The Mirror released a story on August 18 that is both terrifying and angering expectant parents. According to the source, an expectant mom was prepped for an emergency cesarean section after 72 hours of labour at the Norfolk and Norwich University Hospital. Expecting a standard delivery, the 23-year-old mother was shocked when doctors told her something was wrong with her baby.
After being delivered and taken by midwives, mom, Amber Woollard, was informed her baby was born with facial deformities, supposedly from her positioning in the womb. Woollard knew from the look of the gash on her newborn's face, it wasn't a natural deformity.
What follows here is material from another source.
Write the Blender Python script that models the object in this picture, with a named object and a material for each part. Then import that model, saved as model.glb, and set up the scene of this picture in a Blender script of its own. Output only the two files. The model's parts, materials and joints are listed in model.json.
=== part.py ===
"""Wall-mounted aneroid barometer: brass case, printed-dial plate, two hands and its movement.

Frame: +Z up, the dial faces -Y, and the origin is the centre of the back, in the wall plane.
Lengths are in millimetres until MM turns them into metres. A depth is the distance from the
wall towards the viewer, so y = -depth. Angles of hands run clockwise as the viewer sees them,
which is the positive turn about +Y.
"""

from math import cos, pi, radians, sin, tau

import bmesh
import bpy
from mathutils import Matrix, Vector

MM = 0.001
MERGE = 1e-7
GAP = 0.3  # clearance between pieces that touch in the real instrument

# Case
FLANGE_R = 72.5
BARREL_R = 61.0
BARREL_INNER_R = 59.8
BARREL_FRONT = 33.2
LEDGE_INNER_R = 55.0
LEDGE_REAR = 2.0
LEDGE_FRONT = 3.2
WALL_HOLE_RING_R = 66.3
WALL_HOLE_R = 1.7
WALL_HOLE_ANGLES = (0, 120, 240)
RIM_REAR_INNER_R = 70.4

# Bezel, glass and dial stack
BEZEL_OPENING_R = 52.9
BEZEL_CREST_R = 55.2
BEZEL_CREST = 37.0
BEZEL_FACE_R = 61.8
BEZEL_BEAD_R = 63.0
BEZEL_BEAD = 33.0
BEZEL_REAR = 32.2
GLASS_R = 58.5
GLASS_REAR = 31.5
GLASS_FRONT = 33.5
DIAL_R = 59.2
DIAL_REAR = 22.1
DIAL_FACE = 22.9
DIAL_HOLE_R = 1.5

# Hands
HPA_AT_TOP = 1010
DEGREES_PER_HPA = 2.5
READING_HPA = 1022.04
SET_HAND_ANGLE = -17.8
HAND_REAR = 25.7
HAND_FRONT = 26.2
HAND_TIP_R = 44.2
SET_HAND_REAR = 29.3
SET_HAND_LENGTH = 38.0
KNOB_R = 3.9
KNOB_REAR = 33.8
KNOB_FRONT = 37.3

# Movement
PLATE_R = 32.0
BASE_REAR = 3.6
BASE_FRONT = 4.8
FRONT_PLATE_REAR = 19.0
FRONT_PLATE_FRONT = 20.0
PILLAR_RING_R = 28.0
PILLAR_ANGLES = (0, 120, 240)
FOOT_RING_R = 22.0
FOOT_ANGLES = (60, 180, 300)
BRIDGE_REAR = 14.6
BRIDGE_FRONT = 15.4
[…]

Handed to the new mom with a two-inch cut under her nose, Woollard knew one of the doctors had made a mistake and cut open her new daughter's face with the scalpel used during the surgery. Her thoughts were then reinforced by a midwife and a plastic surgeon who say there is no way that sort of cut happened due to positioning.
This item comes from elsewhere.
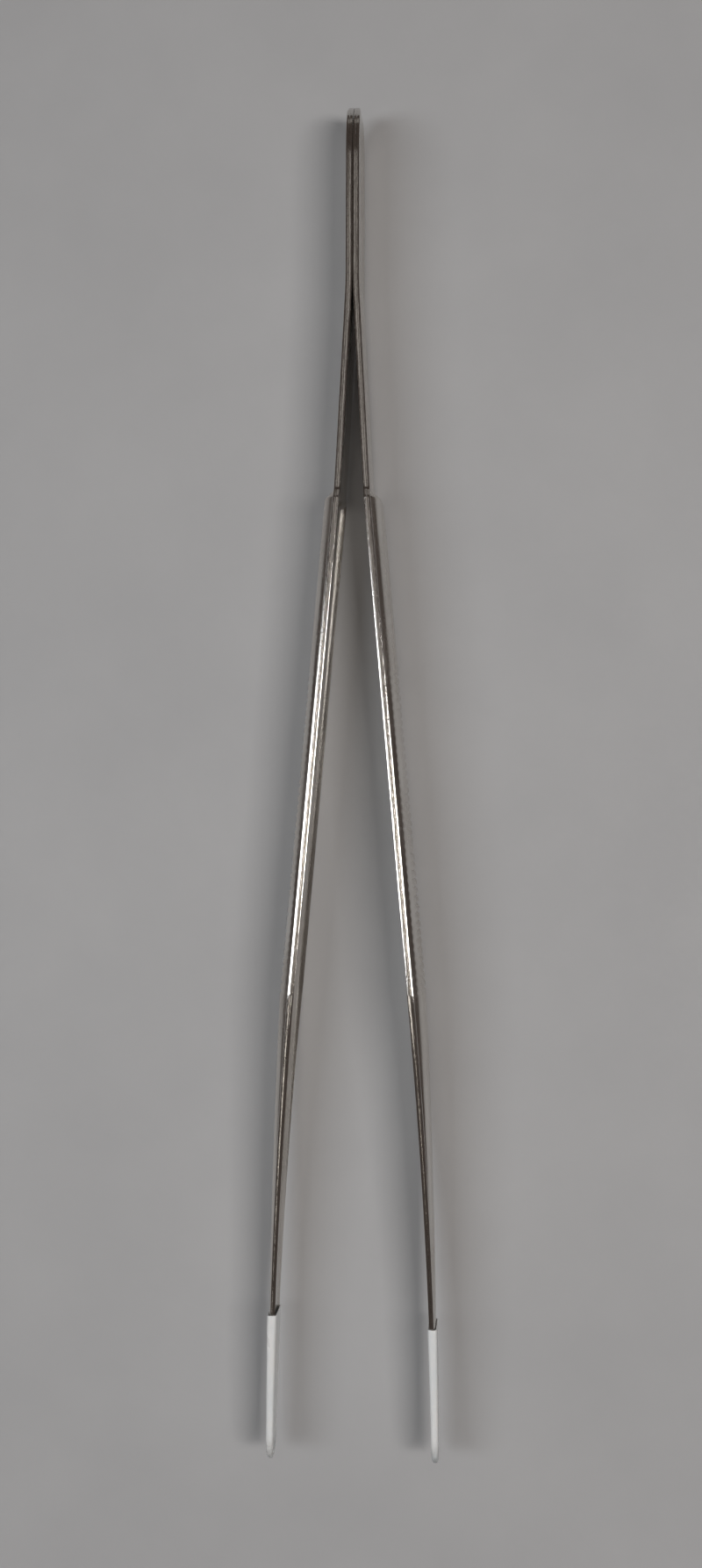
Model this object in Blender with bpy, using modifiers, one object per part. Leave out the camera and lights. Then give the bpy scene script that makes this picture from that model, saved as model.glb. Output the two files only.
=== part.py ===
"""Pinch tweezers lying on their side edges, at rest and open. Metres, +Z up.

Two pressed steel blades are welded together at the butt and bow apart towards the tips. Each
blade is one strip: a flat welded end, a flat narrow spring, a 45 degree shoulder, a wider grip
pressed into a shallow outward channel with cross grooves on its outer face, and a taper that
grows thinner and flatter down to a rounded tip inside a plastic sleeve.

X runs across the opening, Y along the tweezers with the butt at +Y, and the blades' width is
along Z. The origin is at the centre of the footprint. Places along a blade are stations, which
are distances from the butt's end. Each blade is split at the middle of its spring, where a
hinge stands in for the bending steel.
"""

import math

import bmesh
import bpy
import numpy as np
from mathutils import Vector

# Lengths along the blade
OVERALL_LENGTH = 0.160
BUTT_ROUNDING = 0.0060
WELD_LENGTH = 0.0195
WELD_BEND = 0.0040
SPRING_LENGTH = 0.0260
SHOULDER_LENGTH = 0.0011
SHOULDER_BEND = 0.0050
CHANNEL_RUN_IN = 0.0013
GRIP_LENGTH = 0.0580
TIP_ROUNDING = 0.0025
SLEEVE_NOSE = 0.0022
LEFT_SLEEVE_LENGTH = 0.0176
RIGHT_SLEEVE_LENGTH = 0.0164

# Widths, along Z
STRIP_WIDTH = 0.0086
GRIP_WIDTH = 0.0100
TIP_WIDTH = 0.0040
TAPER_EASE = 1.25

# Thicknesses and depths, along X
SHEET = 0.00078
TIP_SHEET = 0.00050
WELD_GAP = 0.00006
GRIP_CROWN = 0.00112
CHANNEL_SQUARENESS = 4

# Slope of each stretch away from the middle plane, in degrees
SPRING_SLOPE = 3.1
GRIP_SLOPE = 5.1
TIP_SLOPE = 1.0

# Cross grooves on the grip's outer face
GROOVE_LEAD = 0.0200
GROOVED_LENGTH = 0.0380
GROOVE_PITCH = 0.0010
GROOVE_DEPTH = 0.00028
GROOVE_FADE = 0.45

# Plastic sleeves
SLEEVE_WALL = 0.00019
SLEEVE_FIT = 0.00009
SLEEVE_CORNER = 0.00020

# Hinge that stands in for the bending spring
HINGE_SPLIT = 0.0003

# Faces
FACES_ACROSS = 12
CORNER_FACES = 4
ROUNDING_FACES = 7
SLEEVE_ROWS = 8
ROW_SPACING = 0.0040
BOW_STEPS = 640
SAME_PLACE = 0.000002

# Places along the blade that follow from the lengths
SHOULDER_START = WELD_LENGTH + SPRING_LENGTH
GRIP_START = SHOULDER_START + SHOULDER_LENGTH
GRIP_END = GRIP_START + GRIP_LENGTH
STEEL_END = OVERALL_LENGTH - SLEEVE_NOSE
HINGE = WELD_LENGTH + SPRING_LENGTH / 2
GROOVES = round(GROOVED_LENGTH / GROOVE_PITCH)
GROOVE_START = GRIP_START + GROOVE_LEAD
GROOVE_END = GROOVE_START + GROOVES * GROOVE_PITCH
MIDDLE = GRIP_WIDTH / 2

STEEL = {"colour": (0.66, 0.64, 0.61, 1.0), "metallic": 1.0, "roughness": 0.24}
PLASTIC = {"colour": (0.80, 0.81, 0.79, 1.0), "metallic": 0.0, "roughness": 0.42}


def ease(value):
    """0 to 1 with no corner at either end."""
    t = min(max(value, 0.0), 1.0)
    return t * t * (3.0 - 2.0 * t)


def bow_curve():
    """Stations and the blade's inner face at each, as a distance from the middle plane."""
    bends = (
        (0.0, 0.0),
        (WELD_LENGTH, 0.0),
        (WELD_LENGTH + WELD_BEND, SPRING_SLOPE),
        (SHOULDER_START - SHOULDER_BEND / 2, SPRING_SLOPE),
        (SHOULDER_START + SHOULDER_BEND / 2, GRIP_SLOPE),
        (GRIP_END, GRIP_SLOPE),
        (OVERALL_LENGTH, TIP_SLOPE),
    )
    places, slopes = zip(*bends)
    stations = np.linspace(0.0, OVERALL_LENGTH, BOW_STEPS + 1)
    rise = np.tan(np.radians(np.interp(stations, places, slopes)))
    steps = (rise[1:] + rise[:-1]) / 2 * np.diff(stations)
    return stations, WELD_GAP / 2 + np.concatenate(([0.0], np.cumsum(steps)))


BOW = bow_curve()


def inner_face(station):
    """Distance from the middle plane to the blade's inner face, at its rims."""
    return float(np.interp(station, *BOW))


def taper(station):
    """How far along the taper a station is: 0 at the grip's end and 1 at the steel's end."""
    return min(max((station - GRIP_END) / (STEEL_END - GRIP_END), 0.0), 1.0)


def full_width(station):
    """Blade width before its ends are rounded."""
    if station < GRIP_END:
        shoulder = min(max((station - SHOULDER_START) / SHOULDER_LENGTH, 0.0), 1.0)
        return STRIP_WIDTH + (GRIP_WIDTH - STRIP_WIDTH) * shoulder
    return TIP_WIDTH + (GRIP_WIDTH - TIP_WIDTH) * (1.0 - taper(station)) ** TAPER_EASE


def rounded(distance, length):
    """Share of the full width at this distance from a rounded end."""
    left = 1.0 - min(distance / length, 1.0)
    return math.sqrt(1.0 - left * left)


def half_width(station):
    ends = rounded(station, BUTT_ROUNDING) * rounded(STEEL_END - station, TIP_ROUNDING)
    return full_width(station) / 2 * ends


def sheet(station):
    return SHEET + (TIP_SHEET - SHEET) * taper(station)


def crown(station):
    """Depth of the pressed channel."""
    run_in = ease((station - SHOULDER_START) / CHANNEL_RUN_IN)
    return GRIP_CROWN * run_in * (1.0 - taper(station))


def groove(station, across):
    """Depth of the cross grooves, which fade out before the rims."""
    if not GROOVE_START < station < GROOVE_END:
        return 0.0
    phase = (station - GROOVE_START) / GROOVE_PITCH % 1.0
    vee = 1.0 - abs(2.0 * phase - 1.0)
    return GROOVE_DEPTH * vee * ease((1.0 - abs(across)) / GROOVE_FADE)


def blade_rows(first, last):
    """Stations of a blade's rows of faces, closer together where its shape changes."""
    rounding = 1.0 - np.cos(np.linspace(0.16, math.pi / 2, ROUNDING_FACES))
    plain = np.concatenate(
        (
            BUTT_ROUNDING * rounding,
            STEEL_END - TIP_ROUNDING * rounding,
            np.linspace(WELD_LENGTH, WELD_LENGTH + WELD_BEND, 4),
            SHOULDER_START + np.linspace(-0.5, 0.0, 3) * SHOULDER_BEND,
            np.linspace(SHOULDER_START, GRIP_START, 3),
            np.linspace(GRIP_START, SHOULDER_START + CHANNEL_RUN_IN, 3),
            np.arange(GRIP_START + ROW_SPACING, STEEL_END - TIP_ROUNDING, ROW_SPACING),
        )
    )
    plain = plain[(plain < GROOVE_START) | (plain > GROOVE_END)]
    vees = np.linspace(GROOVE_START, GROOVE_END, 2 * GROOVES + 1)
    inside = [s for s in np.concatenate((plain, vees)) if first < s < last]
    rows = [first]
    for station in sorted(inside):
        if station - rows[-1] > GROOVE_PITCH / 8 and last - station > GROOVE_PITCH / 8:
            rows.append(float(station))
    return rows + [last]


def sheet_grid(across, along):
    """A flat grid, with each vertex's share of the way across (-1 to 1) and its row."""
    shape = bmesh.new()
    bmesh.ops.create_grid(shape, x_segments=across, y_segments=along, size=1.0)
    places = {v: (v.co.x, round((v.co.y + 1.0) / 2.0 * along)) for v in shape.verts}
    return shape, places


def finish(shape, name, side, origin, look, collection, parent=None):
    """Turns the shape, modelled on the right side, into an object with its origin at a joint."""
    for vertex in shape.verts:
        vertex.co.x *= side
        vertex.co -= origin
    bmesh.ops.remove_doubles(shape, verts=shape.verts, dist=SAME_PLACE)
    bmesh.ops.recalc_face_normals(shape, faces=shape.faces)
    mesh = bpy.data.meshes.new(name)
    shape.to_mesh(mesh)
    shape.free()
    mesh.shade_smooth()
    mesh.set_sharp_from_angle(angle=math.radians(35))
    piece = bpy.data.objects.new(name, mesh)
    collection.objects.link(piece)
    mesh.materials.append(material(name, look))
    if parent is None:
        piece.location = origin
    else:
        piece.parent = parent
    return piece


def material(name, look):
    made = bpy.data.materials.new(f"{name}_finish")
    made.use_nodes = True
    shader = made.node_tree.nodes["Principled BSDF"]
    shader.inputs["Base Color"].default_value = look["colour"]
    shader.inputs["Metallic"].default_value = look["metallic"]
    shader.inputs["Roughness"].default_value = look["roughness"]
    return made


def along_y(station):
    return OVERALL_LENGTH / 2 - station


def blade(name, side, first, last, origin, collection):
    """A stretch of one blade: its inner face as a sheet, given its thickness outwards."""
    rows = blade_rows(first, last)
    shape, places = sheet_grid(FACES_ACROSS, len(rows) - 1)
    inner = list(shape.verts)
    raised = bmesh.ops.extrude_face_region(shape, geom=shape.faces[:] + shape.edges[:] + inner,
                                           use_keep_orig=True)
    outer = [v for v in raised["geom"] if isinstance(v, bmesh.types.BMVert)]
    for vertex in outer:
        row = round((vertex.co.y + 1.0) / 2.0 * (len(rows) - 1))
        places[vertex] = (vertex.co.x, row)
    outer = set(outer)
    for vertex, (across, row) in places.items():
        station = rows[row]
        half = half_width(station)
        x = inner_face(station) + crown(station) * (1.0 - abs(across) ** CHANNEL_SQUARENESS)
        if vertex in outer:
            x += sheet(station) - groove(station, across)
        vertex.co = (x, along_y(station), MIDDLE + across * half)
    return finish(shape, name, side, origin, STEEL, collection)


def sleeve_ring(number, depth, width):
    """Point of a round-cornered rectangle, as (x, z) from its centre."""
    corner, step = divmod(number, CORNER_FACES)
    turn = math.radians(90.0) * (corner + step / (CORNER_FACES - 1))
    radius = min(SLEEVE_CORNER, depth, width)
    reach_x = (depth - radius) * (1 if corner in (0, 3) else -1)
    reach_z = (width - radius) * (1 if corner in (0, 1) else -1)
    return reach_x + radius * math.cos(turn), reach_z + radius * math.sin(turn)


def sleeve(name, side, length, origin, collection, arm):
    """A sleeve closed at its nose: a rolled sheet round the blade's tip, thickened outwards."""
    start = OVERALL_LENGTH - length
    end = OVERALL_LENGTH - SLEEVE_WALL
    nose = 1.0 - np.cos(np.linspace(0.0, math.pi / 2, ROUNDING_FACES))
    straight = np.linspace(start, end - TIP_ROUNDING, SLEEVE_ROWS)
    rows = np.concatenate((straight, (end - TIP_ROUNDING * nose)[::-1][1:]))
    sides = 4 * CORNER_FACES
    shape, places = sheet_grid(sides, len(rows) - 1)
    for vertex, (across, row) in places.items():
        station = float(rows[row])
        number = round((across + 1.0) / 2.0 * sides) % sides
        blunt = rounded(end - station, TIP_ROUNDING)
        depth = (sheet(station) + crown(station)) / 2 + SLEEVE_FIT
        width = (full_width(station) / 2 + SLEEVE_FIT) * blunt
        centre = inner_face(station) + (sheet(station) + crown(station)) / 2
        x, z = sleeve_ring(number, depth * math.sqrt(blunt), width)
        vertex.co = (centre + x, along_y(station), MIDDLE + z)
    piece = finish(shape, name, side, origin, PLASTIC, collection, parent=arm)
    wall = piece.modifiers.new("wall", "SOLIDIFY")
    wall.thickness = SLEEVE_WALL
    wall.offset = 1.0
    wall.use_even_offset = True
    return piece


def clear_scene():
    for leftover in list(bpy.data.objects):
        bpy.data.objects.remove(leftover, do_unlink=True)


def main():
    clear_scene()
    parts = bpy.data.collections.new("pinch_tweezers")
    bpy.context.scene.collection.children.link(parts)
    half_sheet = SHEET / 2
    for hand, side, sleeve_length in (
        ("left", -1, LEFT_SLEEVE_LENGTH),
        ("right", 1, RIGHT_SLEEVE_LENGTH),
    ):
        butt = Vector((side * (WELD_GAP / 2 + half_sheet), along_y(0.0), MIDDLE))
        hinge = Vector((side * (inner_face(HINGE) + half_sheet), along_y(HINGE), MIDDLE))
        blade(f"{hand}_blade_butt", side, 0.0, HINGE - HINGE_SPLIT / 2, butt, parts)
        arm = blade(f"{hand}_blade_arm", side, HINGE + HINGE_SPLIT / 2, STEEL_END, hinge, parts)
        sleeve(f"{hand}_tip_sleeve", side, sleeve_length, hinge, parts, arm)


main()
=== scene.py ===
"""Pinch tweezers in plated steel with milky plastic tip sleeves, lying open on a pale floor.

The file is laid out as an add-on and run as a script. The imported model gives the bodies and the
box; the blades and sleeves shown here stand for its nodes. Metres, +Z up. X runs across the
opening and Y along the tweezers, with the welded butt at +Y. Places along a blade are stations,
which are distances from the butt's end.
"""

import math

import bmesh
import bpy
import numpy as np
from bpy.props import FloatProperty, FloatVectorProperty, IntProperty, PointerProperty
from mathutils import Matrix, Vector, noise


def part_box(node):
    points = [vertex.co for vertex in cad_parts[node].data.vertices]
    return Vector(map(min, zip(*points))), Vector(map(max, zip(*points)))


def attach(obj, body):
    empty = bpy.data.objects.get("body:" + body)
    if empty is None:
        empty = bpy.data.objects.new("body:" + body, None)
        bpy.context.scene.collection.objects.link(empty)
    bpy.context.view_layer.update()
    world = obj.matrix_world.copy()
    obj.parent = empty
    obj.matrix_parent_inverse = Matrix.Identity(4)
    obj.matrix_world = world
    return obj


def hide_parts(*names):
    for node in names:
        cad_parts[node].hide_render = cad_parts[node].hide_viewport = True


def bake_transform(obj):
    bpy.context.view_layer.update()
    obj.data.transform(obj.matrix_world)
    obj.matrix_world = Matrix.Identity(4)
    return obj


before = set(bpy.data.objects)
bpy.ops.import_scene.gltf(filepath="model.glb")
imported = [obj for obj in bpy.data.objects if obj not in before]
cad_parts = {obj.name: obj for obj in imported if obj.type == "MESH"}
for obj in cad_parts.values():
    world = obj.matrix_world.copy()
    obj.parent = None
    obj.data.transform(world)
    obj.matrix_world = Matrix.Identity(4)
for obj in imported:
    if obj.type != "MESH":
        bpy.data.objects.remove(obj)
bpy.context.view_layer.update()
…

Baby Valenci, now scarred for life, will need roughly three plastic surgeries to fix the damage to her face. The New York Post says that Woollard believes it to be “a serious case of neglect from the NHS” – Britain's National Health Service. Woollard continues to say it's heartbreaking to meet your new baby injured due to neglect on a doctor's part.
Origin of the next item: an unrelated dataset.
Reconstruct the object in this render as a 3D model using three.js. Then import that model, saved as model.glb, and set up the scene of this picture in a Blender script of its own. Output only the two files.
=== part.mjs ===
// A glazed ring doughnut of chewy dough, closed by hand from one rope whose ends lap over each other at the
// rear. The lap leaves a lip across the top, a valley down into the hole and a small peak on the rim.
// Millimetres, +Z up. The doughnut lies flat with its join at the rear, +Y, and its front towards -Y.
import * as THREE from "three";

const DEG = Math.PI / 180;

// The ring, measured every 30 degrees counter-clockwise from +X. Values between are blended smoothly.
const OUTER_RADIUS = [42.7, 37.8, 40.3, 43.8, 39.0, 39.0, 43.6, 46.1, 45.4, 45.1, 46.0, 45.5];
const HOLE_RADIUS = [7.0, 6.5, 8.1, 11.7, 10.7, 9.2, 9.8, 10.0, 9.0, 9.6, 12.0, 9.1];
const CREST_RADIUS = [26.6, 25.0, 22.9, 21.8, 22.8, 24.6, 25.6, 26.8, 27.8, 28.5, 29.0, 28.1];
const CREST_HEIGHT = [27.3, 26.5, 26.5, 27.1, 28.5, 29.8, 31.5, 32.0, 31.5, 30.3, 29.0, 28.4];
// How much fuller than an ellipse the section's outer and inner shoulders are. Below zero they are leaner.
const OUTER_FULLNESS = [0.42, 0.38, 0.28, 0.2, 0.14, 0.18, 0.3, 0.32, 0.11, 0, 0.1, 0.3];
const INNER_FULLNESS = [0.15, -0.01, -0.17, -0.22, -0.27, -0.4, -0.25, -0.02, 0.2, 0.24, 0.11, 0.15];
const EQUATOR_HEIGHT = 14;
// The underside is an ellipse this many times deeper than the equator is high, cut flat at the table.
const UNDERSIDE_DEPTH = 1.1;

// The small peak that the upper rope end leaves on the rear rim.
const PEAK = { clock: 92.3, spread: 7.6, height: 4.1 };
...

The Norfolk and Norwich University Hospital denies any part in the cut on Valenci's face and says that the chances are very slim it was due to the scalpel.
A spokesperson for the hospital says, "We'd like to repeat our apologies to Ms. Woollard for not meeting her expectations and the distress caused following the birth of her daughter. The Maternity Department at NNUH aims to deliver a high standard of care at all times and we take any complaints seriously to see what lessons can be learned to improve future patient care.”
Woollard hopes that her story will warn other parents of the incident because her trust in the NHS is gone. She has also set up a GoFundMe page to help raise money to get a second opinion about the trauma. As far as Valenci goes, Woollard says she will love her no matter what she looks like but she's concerned about how the other children will treat her daughter once she starts school.